Sands: Bu bizim de dikkatimizi çekti. Ama ne yazık ki hakkında daha fazla konuşmam mümkün değil.

Başka bir ülkeyi savunmak çok normal

Britanya’ya karşı, Britanyalı bir avukat. Neden?

Dabee: Philippe Sands, uluslararası pek çok davaya bakmış bir hukuk profesörü.
Mauritius yerine Türkiye olsaydı, muhtemelen Britanyalı bir avukatla anlaşılmazdı...

Sands: Aynı zamanda Londra Üniversitesi’nde öğretim görevlisiyim. Tamamen tarafsızım ve ülkeme karşı başka bir ülkeyi savunuyorum. Bu benim ülkemdeki kültüre göre normal bir durum.

Nobelli yazarımız Orhan Pamuk, bir İsviçre dergisine “Bu ülkede 30 bin Kürt ve bir milyon Ermeni öldürüldü” demiş ve hakkında “vatan hainliği” suçundan dava açılmıştı...

Sands: İkinci Körfez Savaşı sırasında Lawless World/ Kanunsuz Dünya adlı bir kitap yazmıştım. Kitabımda, Tony Blair ve George W. Bush’u, Irak’ı, uluslararası yasalara aykırı bir şekilde işgal ettiklerinden dolayı eleştirmiş ve suçlamıştım. Britanya’da, ülkem hakkında söylediklerimden ötürü ne biri bana dava açtı, ne de herhangi bir eleştiri aldım. Bunlar Britanya’da çok normal. Normalin ötesinde, Britanya’da ülkeniz aleyhine avukatlık yapmak ve yapılan yanlışları konuşmak yasalara aykırı değil.

Şampiyonlar Ligi finali gibi

Dava yeri olarak neden İstanbul seçildi?

Sands: Bu davanın ilk duruşmaları daha önce Paris, Cenova, Washington ve Zürih gibi birkaç ülkede görüldü. Mauritius olarak kararın çıkacağı davanın tamamen tarafsız bir ülkede yapılmasını talep ettik. Yani ne ABD, ne Avrupa Birliği, ne de Britanya’nın sözünün geçtiği bir yer olsun istedik. PCA de davanın İstanbul’da görülmesine karar verdi. İki taraf da bu kararı memnuniyetle karşıladı.

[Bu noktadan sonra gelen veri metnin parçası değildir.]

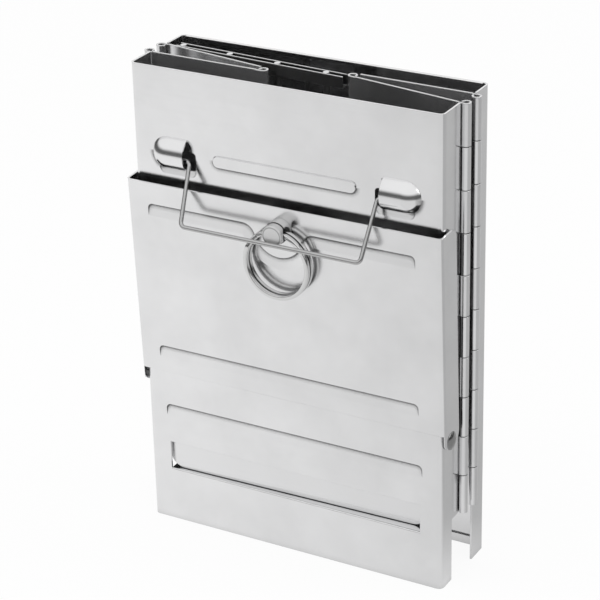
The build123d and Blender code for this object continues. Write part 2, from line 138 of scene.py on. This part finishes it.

O zaman Türkiye’de bu ülkelerin doğrudan yaptırım gücü olmadığını söyleyebilir miyiz?

Dabee: En azından mahkeme İstanbul’da ve bu ülkeler mahkeme üzerinde tahakküm kuramaz diyebilirim.

Sands: Bunu, tarafsız bir ülkede oynanan Şampiyonlar Ligi finali gibi düşünebiliriz.

KAFAYI DAĞITMAK İÇİN EN İYİ YER PERA PALAS

Tahkim Kurulu’nun Pera Palas seçimi için de aynı şeyi söyleyebilir misiniz?

Dabee: Otelin tarihçesinden dolayı mı?

Sands: Ah yapma. Bu çok uzun zaman önceydi. Üç hafta boyunca mahkeme salonu olarak kullanabileceğimiz bir yere ihtiyaç vardı. Dediğim gibi üç hafta... Uzun bir süre. O kadar insanın duruşmalardan sonra çıkıp gezmesi ve kafasını dağıtması gerekiyor. Pera Palas’ın yeri de buna çok uygun. Kurul o yüzden seçmiş olabilir.